__To be done__:
Write each line out again exactly as written.

__Information provided__:
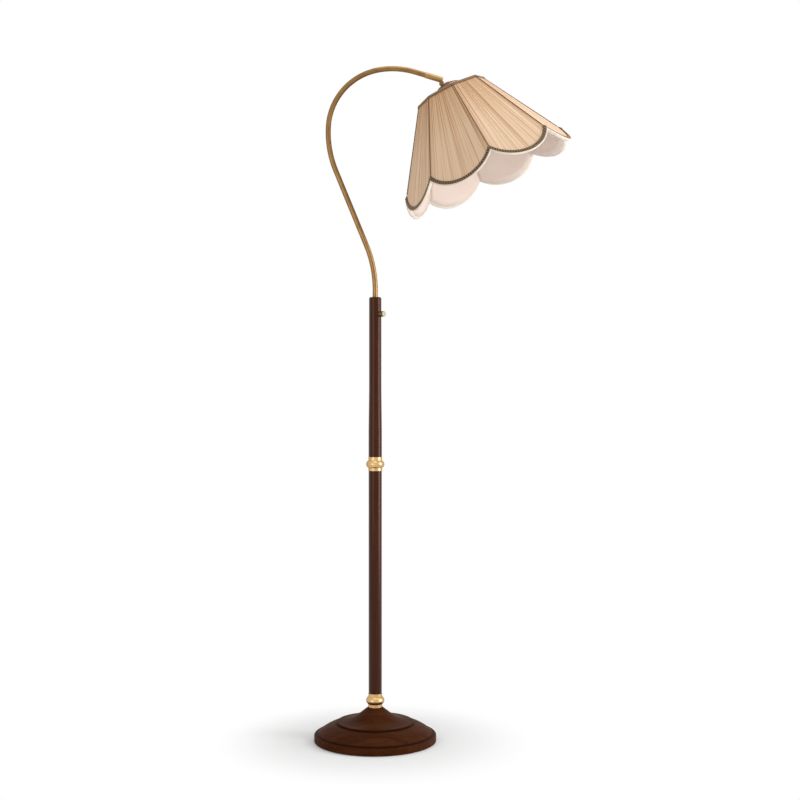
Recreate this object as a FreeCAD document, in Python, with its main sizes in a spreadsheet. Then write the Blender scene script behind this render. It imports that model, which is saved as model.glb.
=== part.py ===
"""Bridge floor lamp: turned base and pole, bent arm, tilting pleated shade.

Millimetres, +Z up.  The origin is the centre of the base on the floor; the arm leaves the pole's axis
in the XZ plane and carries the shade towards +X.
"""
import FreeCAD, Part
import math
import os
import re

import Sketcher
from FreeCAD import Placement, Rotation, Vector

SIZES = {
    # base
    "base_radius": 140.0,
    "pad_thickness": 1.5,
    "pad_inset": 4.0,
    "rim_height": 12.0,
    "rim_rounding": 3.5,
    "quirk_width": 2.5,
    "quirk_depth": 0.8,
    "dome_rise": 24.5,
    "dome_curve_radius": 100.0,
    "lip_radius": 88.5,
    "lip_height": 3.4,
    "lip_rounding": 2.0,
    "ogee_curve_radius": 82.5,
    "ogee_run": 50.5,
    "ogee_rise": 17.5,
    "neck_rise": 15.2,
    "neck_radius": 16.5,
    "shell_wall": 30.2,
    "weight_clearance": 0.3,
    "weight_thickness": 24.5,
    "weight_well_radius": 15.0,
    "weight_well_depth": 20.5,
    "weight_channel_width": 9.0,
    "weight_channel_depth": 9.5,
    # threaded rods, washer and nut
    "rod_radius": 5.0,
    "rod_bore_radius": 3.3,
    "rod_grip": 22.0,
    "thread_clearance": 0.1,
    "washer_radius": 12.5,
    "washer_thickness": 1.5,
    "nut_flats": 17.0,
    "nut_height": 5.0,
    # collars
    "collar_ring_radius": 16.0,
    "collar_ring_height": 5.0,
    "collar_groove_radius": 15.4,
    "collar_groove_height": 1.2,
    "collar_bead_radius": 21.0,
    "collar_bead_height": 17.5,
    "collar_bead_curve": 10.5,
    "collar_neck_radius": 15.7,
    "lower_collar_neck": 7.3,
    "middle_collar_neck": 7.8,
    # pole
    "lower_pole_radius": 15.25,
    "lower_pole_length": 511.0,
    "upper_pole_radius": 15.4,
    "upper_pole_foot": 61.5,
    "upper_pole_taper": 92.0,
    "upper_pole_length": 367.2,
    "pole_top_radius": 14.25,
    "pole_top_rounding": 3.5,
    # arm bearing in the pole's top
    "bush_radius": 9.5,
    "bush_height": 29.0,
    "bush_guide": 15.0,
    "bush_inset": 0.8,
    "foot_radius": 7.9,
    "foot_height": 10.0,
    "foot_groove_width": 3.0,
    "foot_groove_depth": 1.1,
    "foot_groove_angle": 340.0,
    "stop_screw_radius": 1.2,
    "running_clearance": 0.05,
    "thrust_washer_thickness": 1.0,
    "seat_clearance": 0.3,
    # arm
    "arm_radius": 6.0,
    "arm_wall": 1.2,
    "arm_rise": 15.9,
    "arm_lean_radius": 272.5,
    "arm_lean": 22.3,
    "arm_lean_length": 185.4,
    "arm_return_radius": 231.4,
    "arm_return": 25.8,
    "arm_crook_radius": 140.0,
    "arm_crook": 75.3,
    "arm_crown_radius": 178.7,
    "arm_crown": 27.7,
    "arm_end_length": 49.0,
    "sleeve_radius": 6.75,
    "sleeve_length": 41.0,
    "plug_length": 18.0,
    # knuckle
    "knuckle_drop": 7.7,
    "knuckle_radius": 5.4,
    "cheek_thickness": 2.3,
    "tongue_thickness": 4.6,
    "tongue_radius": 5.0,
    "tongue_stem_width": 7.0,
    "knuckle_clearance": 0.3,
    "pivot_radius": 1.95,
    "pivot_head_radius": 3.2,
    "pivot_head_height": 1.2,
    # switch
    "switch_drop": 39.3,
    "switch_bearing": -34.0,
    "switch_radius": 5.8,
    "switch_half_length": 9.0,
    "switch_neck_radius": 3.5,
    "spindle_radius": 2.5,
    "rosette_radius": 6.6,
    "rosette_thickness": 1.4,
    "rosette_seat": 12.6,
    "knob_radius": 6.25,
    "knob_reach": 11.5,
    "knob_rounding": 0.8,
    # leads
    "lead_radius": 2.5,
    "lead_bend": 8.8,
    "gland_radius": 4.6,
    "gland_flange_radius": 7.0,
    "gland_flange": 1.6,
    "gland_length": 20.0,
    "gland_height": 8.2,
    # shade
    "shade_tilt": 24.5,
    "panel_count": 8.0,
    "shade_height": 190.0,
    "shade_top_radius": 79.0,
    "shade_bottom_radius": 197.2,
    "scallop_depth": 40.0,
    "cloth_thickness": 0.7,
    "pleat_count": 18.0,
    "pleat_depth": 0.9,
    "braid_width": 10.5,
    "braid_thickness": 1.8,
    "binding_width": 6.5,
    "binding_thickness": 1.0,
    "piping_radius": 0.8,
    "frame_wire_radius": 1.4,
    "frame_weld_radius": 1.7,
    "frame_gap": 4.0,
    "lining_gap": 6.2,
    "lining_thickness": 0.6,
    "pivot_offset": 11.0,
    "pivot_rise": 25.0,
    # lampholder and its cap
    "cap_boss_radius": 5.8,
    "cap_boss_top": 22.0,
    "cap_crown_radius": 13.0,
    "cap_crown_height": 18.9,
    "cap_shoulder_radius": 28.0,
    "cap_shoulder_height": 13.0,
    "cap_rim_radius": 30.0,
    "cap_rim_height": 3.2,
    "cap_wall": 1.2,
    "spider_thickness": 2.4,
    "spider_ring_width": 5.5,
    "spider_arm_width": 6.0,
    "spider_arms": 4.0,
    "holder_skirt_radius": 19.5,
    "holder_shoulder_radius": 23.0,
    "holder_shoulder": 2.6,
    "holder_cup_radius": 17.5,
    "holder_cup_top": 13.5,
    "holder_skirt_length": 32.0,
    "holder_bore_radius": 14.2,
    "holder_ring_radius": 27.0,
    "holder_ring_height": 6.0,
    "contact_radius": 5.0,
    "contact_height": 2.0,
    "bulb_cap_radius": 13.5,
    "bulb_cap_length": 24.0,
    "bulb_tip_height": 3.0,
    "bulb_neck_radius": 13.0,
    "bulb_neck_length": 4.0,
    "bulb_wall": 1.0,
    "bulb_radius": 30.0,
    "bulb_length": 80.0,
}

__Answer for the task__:
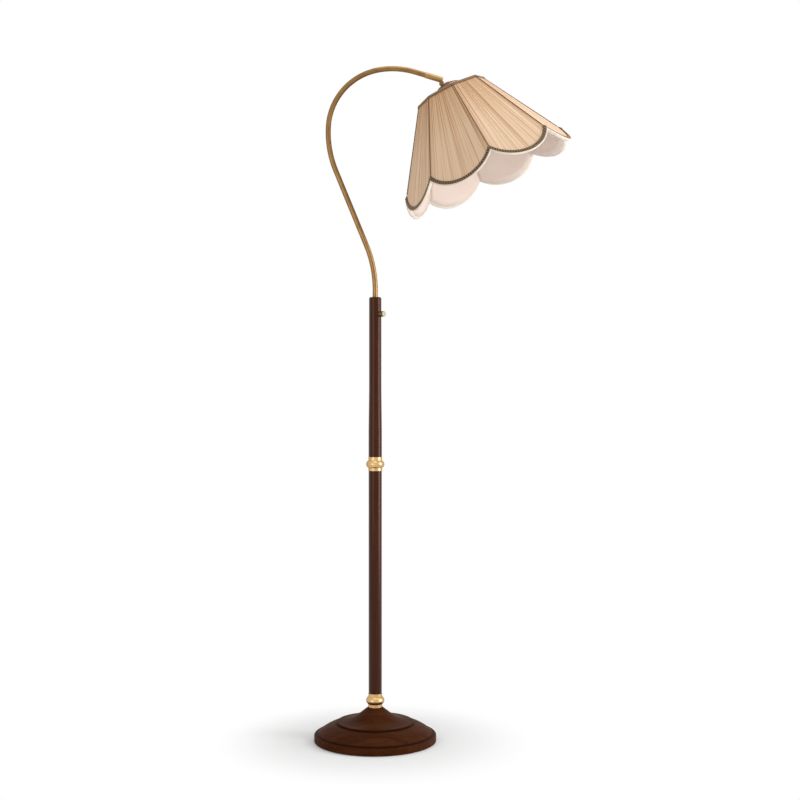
Recreate this object as a FreeCAD document, in Python, with its main sizes in a spreadsheet. Then write the Blender scene script behind this render. It imports that model, which is saved as model.glb.
=== part.py ===
"""Bridge floor lamp: turned base and pole, bent arm, tilting pleated shade.

Millimetres, +Z up.  The origin is the centre of the base on the floor; the arm leaves the pole's axis
in the XZ plane and carries the shade towards +X.
"""
import FreeCAD, Part
import math
import os
import re

import Sketcher
from FreeCAD import Placement, Rotation, Vector

SIZES = {
    # base
    "base_radius": 140.0,
    "pad_thickness": 1.5,
    "pad_inset": 4.0,
    "rim_height": 12.0,
    "rim_rounding": 3.5,
    "quirk_width": 2.5,
    "quirk_depth": 0.8,
    "dome_rise": 24.5,
    "dome_curve_radius": 100.0,
    "lip_radius": 88.5,
    "lip_height": 3.4,
    "lip_rounding": 2.0,
    "ogee_curve_radius": 82.5,
    "ogee_run": 50.5,
    "ogee_rise": 17.5,
    "neck_rise": 15.2,
    "neck_radius": 16.5,
    "shell_wall": 30.2,
    "weight_clearance": 0.3,
    "weight_thickness": 24.5,
    "weight_well_radius": 15.0,
    "weight_well_depth": 20.5,
    "weight_channel_width": 9.0,
    "weight_channel_depth": 9.5,
    # threaded rods, washer and nut
    "rod_radius": 5.0,
    "rod_bore_radius": 3.3,
    "rod_grip": 22.0,
    "thread_clearance": 0.1,
    "washer_radius": 12.5,
    "washer_thickness": 1.5,
    "nut_flats": 17.0,
    "nut_height": 5.0,
    # collars
    "collar_ring_radius": 16.0,
    "collar_ring_height": 5.0,
    "collar_groove_radius": 15.4,
    "collar_groove_height": 1.2,
    "collar_bead_radius": 21.0,
    "collar_bead_height": 17.5,
    "collar_bead_curve": 10.5,
    "collar_neck_radius": 15.7,
    "lower_collar_neck": 7.3,
    "middle_collar_neck": 7.8,
    # pole
    "lower_pole_radius": 15.25,
    "lower_pole_length": 511.0,
    "upper_pole_radius": 15.4,
    "upper_pole_foot": 61.5,
    "upper_pole_taper": 92.0,
    "upper_pole_length": 367.2,
    "pole_top_radius": 14.25,
    "pole_top_rounding": 3.5,
    # arm bearing in the pole's top
    "bush_radius": 9.5,
    "bush_height": 29.0,
    "bush_guide": 15.0,
    "bush_inset": 0.8,
    "foot_radius": 7.9,
    "foot_height": 10.0,
    "foot_groove_width": 3.0,
    "foot_groove_depth": 1.1,
    "foot_groove_angle": 340.0,
    "stop_screw_radius": 1.2,
    "running_clearance": 0.05,
    "thrust_washer_thickness": 1.0,
    "seat_clearance": 0.3,
    # arm
    "arm_radius": 6.0,
    "arm_wall": 1.2,
    "arm_rise": 15.9,
    "arm_lean_radius": 272.5,
    "arm_lean": 22.3,
    "arm_lean_length": 185.4,
    "arm_return_radius": 231.4,
    "arm_return": 25.8,
    "arm_crook_radius": 140.0,
    "arm_crook": 75.3,
    "arm_crown_radius": 178.7,
    "arm_crown": 27.7,
    "arm_end_length": 49.0,
    "sleeve_radius": 6.75,
    "sleeve_length": 41.0,
    "plug_length": 18.0,
    # knuckle
    "knuckle_drop": 7.7,
    "knuckle_radius": 5.4,
    "cheek_thickness": 2.3,
    "tongue_thickness": 4.6,
    "tongue_radius": 5.0,
    "tongue_stem_width": 7.0,
    "knuckle_clearance": 0.3,
    "pivot_radius": 1.95,
    "pivot_head_radius": 3.2,
    "pivot_head_height": 1.2,
    # switch
    "switch_drop": 39.3,
    "switch_bearing": -34.0,
    "switch_radius": 5.8,
    "switch_half_length": 9.0,
    "switch_neck_radius": 3.5,
    "spindle_radius": 2.5,
    "rosette_radius": 6.6,
    "rosette_thickness": 1.4,
    "rosette_seat": 12.6,
    "knob_radius": 6.25,
    "knob_reach": 11.5,
    "knob_rounding": 0.8,
    # leads
    "lead_radius": 2.5,
    "lead_bend": 8.8,
    "gland_radius": 4.6,
    "gland_flange_radius": 7.0,
    "gland_flange": 1.6,
    "gland_length": 20.0,
    "gland_height": 8.2,
    # shade
    "shade_tilt": 24.5,
    "panel_count": 8.0,
    "shade_height": 190.0,
    "shade_top_radius": 79.0,
    "shade_bottom_radius": 197.2,
    "scallop_depth": 40.0,
    "cloth_thickness": 0.7,
    "pleat_count": 18.0,
    "pleat_depth": 0.9,
    "braid_width": 10.5,
    "braid_thickness": 1.8,
    "binding_width": 6.5,
    "binding_thickness": 1.0,
    "piping_radius": 0.8,
    "frame_wire_radius": 1.4,
    "frame_weld_radius": 1.7,
    "frame_gap": 4.0,
    "lining_gap": 6.2,
    "lining_thickness": 0.6,
    "pivot_offset": 11.0,
    "pivot_rise": 25.0,
    # lampholder and its cap
    "cap_boss_radius": 5.8,
    "cap_boss_top": 22.0,
    "cap_crown_radius": 13.0,
    "cap_crown_height": 18.9,
    "cap_shoulder_radius": 28.0,
    "cap_shoulder_height": 13.0,
    "cap_rim_radius": 30.0,
    "cap_rim_height": 3.2,
    "cap_wall": 1.2,
    "spider_thickness": 2.4,
    "spider_ring_width": 5.5,
    "spider_arm_width": 6.0,
    "spider_arms": 4.0,
    "holder_skirt_radius": 19.5,
    "holder_shoulder_radius": 23.0,
    "holder_shoulder": 2.6,
    "holder_cup_radius": 17.5,
    "holder_cup_top": 13.5,
    "holder_skirt_length": 32.0,
    "holder_bore_radius": 14.2,
    "holder_ring_radius": 27.0,
    "holder_ring_height": 6.0,
    "contact_radius": 5.0,
    "contact_height": 2.0,
    "bulb_cap_radius": 13.5,
    "bulb_cap_length": 24.0,
    "bulb_tip_height": 3.0,
    "bulb_neck_radius": 13.0,
    "bulb_neck_length": 4.0,
    "bulb_wall": 1.0,
    "bulb_radius": 30.0,
    "bulb_length": 80.0,
}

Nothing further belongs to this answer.